Cloud-based server monitoring

Picking a server monitor that can deal with your critical server hardware, both on-site and in the cloud future-proofs your business. If you decide to switch your server infrastructure to cloud-based systems, your server monitoring tool has got you covered.

SaaS monitors, such as Site24x7 are very well organized to enable rapid onboarding. The flexibility and convenience of an off-site data center solution for server performance monitoring saves both time and money.

Server monitoring software is key to the correct function on your network and ensures your users can get to the critical applications they need to perform their roles efficiently. Using our best practices in this guide will help to achieve this.

Server Monitoring FAQ

What is server monitoring?

“Server monitoring” refers to the task of watching the performance of a server’s system resources to avoid exhaustion. The key attributes to watch are CPU usage, memory consumption, I/O, network capacity and activity levels, and disk usage. Performance thresholds give you time to head off system failure and service impairment. System performance logs help with server capacity planning.

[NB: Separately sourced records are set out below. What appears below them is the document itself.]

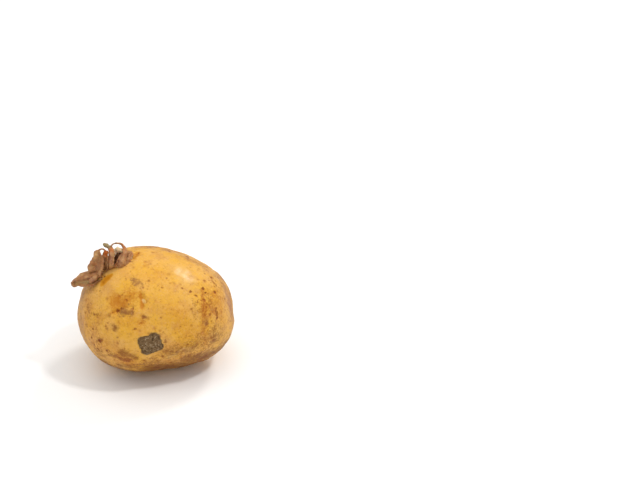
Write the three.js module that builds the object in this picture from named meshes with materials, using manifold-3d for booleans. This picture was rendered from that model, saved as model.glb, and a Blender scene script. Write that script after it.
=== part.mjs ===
// A yellow ware potato, fresh from the field: one egg-shaped tuber with shallow eyes, a flat spot
// that it rests on, and a torn strip of its own skin standing in tongues near its blunt end.
// Millimetres. +X runs along the tuber to its narrow end, +Y across it, +Z up.
// The origin is the middle of the flat spot.
import * as THREE from "three";
import { mergeVertices } from "three/addons/utils/BufferGeometryUtils.js";
import Module from "manifold-3d";

// Driving dimensions of the tuber.
const LENGTH = 78.4;
const DEPTH = 67;
const HEIGHT = 63;
const TAPER = 0.17; // how much thicker the blunt half is than the narrow half
const END_FULLNESS = 0.12; // how much squarer than an ellipse the two ends are
const REST_DEPTH = 2; // how far the underside is flattened where it lay in the ground
const REST_BLEND = 0.45; // half the height over which the flat spot runs out into the round
const MEAN_RADIUS = 34; // turns an angle about the centre into a distance along the skin
const BROW_ABOVE = 7; // how far over an eye its brow stands, in degrees
const BROW_SHARE = 0.4; // the brow's height as a share of the eye's depth
const SURFACE_DETAIL = 15; // divisions of each edge of the starting icosahedron

// The loose skin: one torn strip, pleated into tongues that all rise from the same tear.
const SKIN_THICKNESS = 0.9;
const TONGUE_DIVISIONS = 6; // along its length
const TONGUE_WIDTH_DIVISIONS = 3;
const ROOT_BURIED = 1.8; // how deep a tongue starts under the tuber's surface

// Each tongue stands on the tear at its root and sets off along its heading, with its face turned to
// its facing. It narrows to its tip, a share of its width, and curls towards its face by its curl, in
// degrees, or away from it where the curl is below 0.
const TONGUES = [
  {
    // Droops over the blunt end.
    root: [-27, -8, 53],
    heading: [-1, -0.15, 0.05],
    facing: [0, -0.6, 0.8],
    length: 15,
    width: 8.5,
    tip: 0.35,
    curl: -40,
  },
  {
    // The tall leaf in the middle.
    root: [-25.5, -8, 54.5],
    heading: [-0.1, 0, 1],
    facing: [-0.35, -1, 0],
    length: 15.5,
    width: 7.5,
    tip: 0.6,
    curl: -25,
  },
  {
    // A second leaf, turned nearly edge on.
    root: [-21.5, -7, 57],
    heading: [-0.1, 0, 1],
    facing: [-0.6, -0.8, 0],
    length: 14,
    width: 6.5,
    tip: 0.5,
    curl: -35,
  },
  {
    // A low pleat.
    root: [-17, -5, 59],
    heading: [0.2, 0, 0.9],
    facing: [-0.5, -0.9, 0.2],
    length: 11,
    width: 6.5,
    tip: 0.6,
    curl: -40,
  },
  {
    // Lies back down on the sound skin.
    root: [-14, -4, 60.2],
    heading: [0.8, 0.3, 0.5],
    facing: [-0.2, -0.6, 0.8],
    length: 10,
    width: 7,
    tip: 0.5,
    curl: -55,
  },
];

const SKIN_COLOUR = 0xc79a4b;

// Swellings (height above 0) and hollows (height below 0) that give the tuber its own outline.
// Each is seen from the centre at an azimuth (0 is +X, 90 is +Y) and an elevation, in degrees.
const SHAPE = [
  { azimuth: -12, elevation: -14, spread: 11, height: 1 }, // bulge under the narrow end
  { azimuth: -6, elevation: 9, spread: 10, height: -1.3 }, // slack above that bulge
  { azimuth: -30, elevation: -38, spread: 15, height: 0.4 }, // full underside of the narrow half
  { azimuth: -74, elevation: -38, spread: 12, height: -1.9 }, // fold low on the front
  { azimuth: -122, elevation: -54, spread: 20, height: -1.7 }, // undercut below the blunt end
  { azimuth: -55, elevation: 24, spread: 17, height: 0.9 }, // smooth brow of the front
  { azimuth: -38, elevation: 38, spread: 7, height: -0.5 }, // upper end of the hollow across the front
  { azimuth: -47, elevation: 14, spread: 9, height: -0.9 }, // lower end of that hollow
  { azimuth: 160, elevation: 30, spread: 17, height: -1.6 }, // slope behind the loose skin
  { azimuth: 23, elevation: 33, spread: 17, height: -1.4 }, // slope at the back of the narrow end
  { azimuth: 78, elevation: 4, spread: 22, height: -1.5 }, // flat stretch on the back
  { azimuth: 120, elevation: -22, spread: 18, height: 1 }, // low shoulder on the back
  { azimuth: 0, elevation: -64, spread: 14, height: 1.3 }, // heel under the narrow half
  { azimuth: 165, elevation: -62, spread: 16, height: -1.2 }, // rise of the underside to the blunt end
];

// Eyes: a hollow with a low brow above it, towards the blunt end's crown.
const EYES = [
  { azimuth: -113, elevation: 34, width: 12, depth: 1.2 }, // wide eye on the front
  { azimuth: -95.5, elevation: 39, width: 4.5, depth: 1.3 }, // its slit-like neighbour
  { azimuth: -94.5, elevation: 23, width: 5, depth: 0.5 },
  { azimuth: 148, elevation: -6, width: 6, depth: 1.3 },
  { azimuth: 96, elevation: 34, width: 6, depth: 1.4 },
  { azimuth: 62, elevation: -14, width: 5.5, depth: 1.2 },
  { azimuth: 20, elevation: 40, width: 5.5, depth: 1.2 },
  { azimuth: 4, elevation: -3, width: 4.5, depth: 1.3 }, // stem scar at the narrow end
];

function direction(azimuth, elevation) {
  const around = THREE.MathUtils.degToRad(azimuth);
  const up = THREE.MathUtils.degToRad(elevation);
  return new THREE.Vector3(Math.cos(up) * Math.cos(around), Math.cos(up) * Math.sin(around), Math.sin(up));
}

// How strongly something at one direction is felt at another, from 1 at its middle down to 0.
function nearness(from, to, spread) {
  const away = (from.angleTo(to) * MEAN_RADIUS) / spread;
  return Math.exp(-away * away);
}

// The skin's point straight out from the centre in the given direction, before the underside is
// flattened. The centre is also the origin here.
function skinPoint(outward) {
  const along = outward.x;
  const girth = 1 + END_FULLNESS * along * along - TAPER * along * (1 - along * along);
  const point = new THREE.Vector3(
    (LENGTH / 2) * along,
    (DEPTH / 2) * outward.y * girth,
    (HEIGHT / 2) * outward.z * girth,
  );
  for (const { azimuth, elevation, spread, height } of SHAPE) {
    point.addScaledVector(outward, height * nearness(direction(azimuth, elevation), outward, spread));
  }
  for (const { azimuth, elevation, width, depth } of EYES) {
    point.addScaledVector(outward, -depth * nearness(direction(azimuth, elevation), outward, width / 2));
    const brow = nearness(direction(azimuth, elevation + BROW_ABOVE), outward, width / 2);
    point.addScaledVector(outward, BROW_SHARE * depth * brow);
  }
  return point;
}

// Height above the ground, level over the flat spot and running out smoothly into the round.
function restingHeight(z) {
  const above = z + HEIGHT / 2 - REST_DEPTH;
  if (above <= -REST_BLEND) return 0;
  if (above >= REST_BLEND) return above;
  return (above + REST_BLEND) ** 2 / (4 * REST_BLEND);
}

function tuberGeometry() {
  const geometry = new THREE.IcosahedronGeometry(1, SURFACE_DETAIL);
  const position = geometry.getAttribute("position");
  for (let i = 0; i < position.count; i++) {
    const point = skinPoint(new THREE.Vector3().fromBufferAttribute(position, i).normalize());
    position.setXYZ(i, point.x, point.y, restingHeight(point.z));
  }
  return geometry;
}

const wasm = await Module();
wasm.setup();

function solidFrom(geometry) {
  geometry.deleteAttribute("normal");
  geometry.deleteAttribute("uv");
  const merged = mergeVertices(geometry, 1e-3);
  const vertProperties = merged.getAttribute("position").array;
  const triVerts = new Uint32Array(merged.index.array);
  return new wasm.Manifold(new wasm.Mesh({ numProp: 3, vertProperties, triVerts }));
}

function geometryFrom(solid) {
  const { vertProperties, triVerts } = solid.getMesh();
  const geometry = new THREE.BufferGeometry();
  geometry.setAttribute("position", new THREE.BufferAttribute(vertProperties, 3));
  geometry.setIndex(new THREE.BufferAttribute(triVerts, 1));
  geometry.computeVertexNormals();
  return geometry;
}

// A thin plate that tapers to its tip, bent round its own X axis and set on the tear.
function tongueGeometry({ root, heading, facing, length, width, tip, curl }) {
  const geometry = new THREE.BoxGeometry(1, 1, SKIN_THICKNESS, TONGUE_WIDTH_DIVISIONS, TONGUE_DIVISIONS, 1);
  const position = geometry.getAttribute("position");
  const wholeBend = THREE.MathUtils.degToRad(curl);
  const bendRadius = length / wholeBend;
  for (let i = 0; i < position.count; i++) {
    const along = position.getY(i) + 0.5;
    const sideways = width * position.getX(i) * (1 - (1 - tip) * along * along);
    const fromBendCentre = bendRadius - position.getZ(i);
    const bend = wholeBend * along;
    const reach = fromBendCentre * Math.sin(bend);
    const rise = bendRadius - fromBendCentre * Math.cos(bend);
    position.setXYZ(i, sideways, reach, rise);
  }
  const forward = new THREE.Vector3(...heading).normalize();
  const across = forward.clone().cross(new THREE.Vector3(...facing)).normalize();
  const outward = across.clone().cross(forward);
  const start = new THREE.Vector3(...root).addScaledVector(forward, -ROOT_BURIED);
  geometry.applyMatrix4(new THREE.Matrix4().makeBasis(across, forward, outward).setPosition(start));
  return geometry;
}

let grown = solidFrom(tuberGeometry());
for (const tongue of TONGUES) {
  grown = grown.add(solidFrom(tongueGeometry(tongue)));
}

const potato = new THREE.Mesh(
  geometryFrom(grown),
  new THREE.MeshStandardMaterial({ color: SKIN_COLOUR, roughness: 0.62, metalness: 0 }),
);
potato.name = "potato";

const part = new THREE.Group();
part.add(potato);

export default part;
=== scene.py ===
import math
import random

import bpy
import numpy as np
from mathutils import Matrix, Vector, noise
from mathutils.kdtree import KDTree


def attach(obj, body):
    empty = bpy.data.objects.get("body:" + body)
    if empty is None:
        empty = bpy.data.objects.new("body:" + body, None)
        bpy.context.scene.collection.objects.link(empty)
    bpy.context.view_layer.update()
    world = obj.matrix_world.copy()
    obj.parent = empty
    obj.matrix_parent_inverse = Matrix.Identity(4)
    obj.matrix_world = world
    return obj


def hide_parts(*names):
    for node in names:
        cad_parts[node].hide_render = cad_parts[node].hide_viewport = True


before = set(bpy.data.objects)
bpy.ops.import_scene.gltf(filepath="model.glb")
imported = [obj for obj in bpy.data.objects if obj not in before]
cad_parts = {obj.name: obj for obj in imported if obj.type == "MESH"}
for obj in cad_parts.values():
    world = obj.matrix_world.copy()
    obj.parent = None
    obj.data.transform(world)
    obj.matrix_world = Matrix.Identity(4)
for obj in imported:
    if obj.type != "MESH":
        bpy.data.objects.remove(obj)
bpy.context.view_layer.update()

mm = 0.001
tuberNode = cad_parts["potato"]


# small helpers for working on one object at a time

def deselectAll():
    active = bpy.context.view_layer.objects.active
    if active and active.mode != "OBJECT":
        bpy.ops.object.mode_set(mode="OBJECT")
    bpy.ops.object.select_all(action="DESELECT")


def makeActive(piece):
    deselectAll()
    piece.select_set(True)
    bpy.context.view_layer.objects.active = piece


def editAll(piece):
    makeActive(piece)
    bpy.ops.object.mode_set(mode="EDIT")
    bpy.ops.mesh.select_all(action="SELECT")


def leaveEdit():
    bpy.ops.object.mode_set(mode="OBJECT")


def applyModifier(piece, kind, **settings):
    makeActive(piece)
    modifier = piece.modifiers.new(kind.title(), kind)
    for name, value in settings.items():
        setattr(modifier, name, value)
    bpy.ops.object.modifier_apply(modifier=modifier.name)


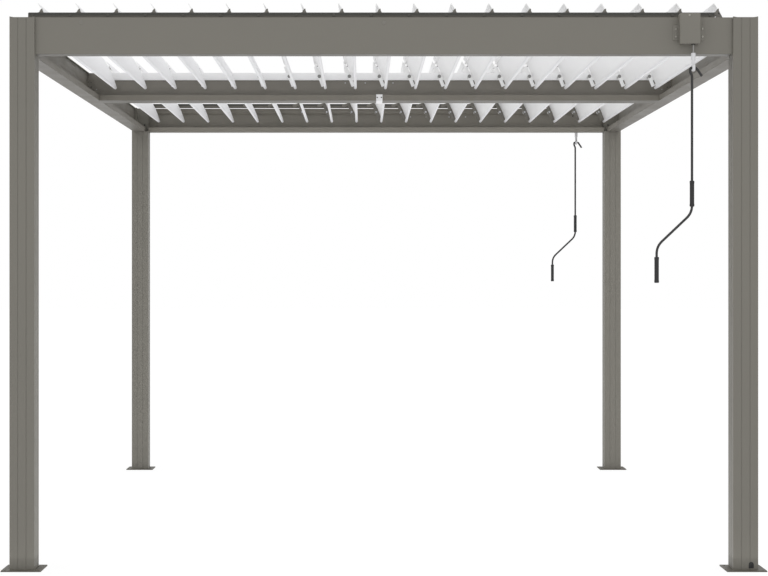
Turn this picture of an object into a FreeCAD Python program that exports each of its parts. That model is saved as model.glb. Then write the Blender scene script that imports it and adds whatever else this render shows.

How to monitor your server monitoring software?

All server operating systems include commands and utilities that explain the current status of resources. However, constantly checking on these is a bad use of human resources. Adding automated tools to monitor system statuses through issuing status checks recursively saves technician time. The use of performance thresholds with associated alerts means that staff will be notified if problems arise.

What is remote server monitoring?

Remote server monitoring is the practice of implementing server management from a system located off-premises. This could be a centralized IT department, monitoring servers on several sites, monitoring software hosted on a cloud service, or monitoring performed by a managed service provider. Remote server monitoring systems require an agent service to be installed on each monitored server.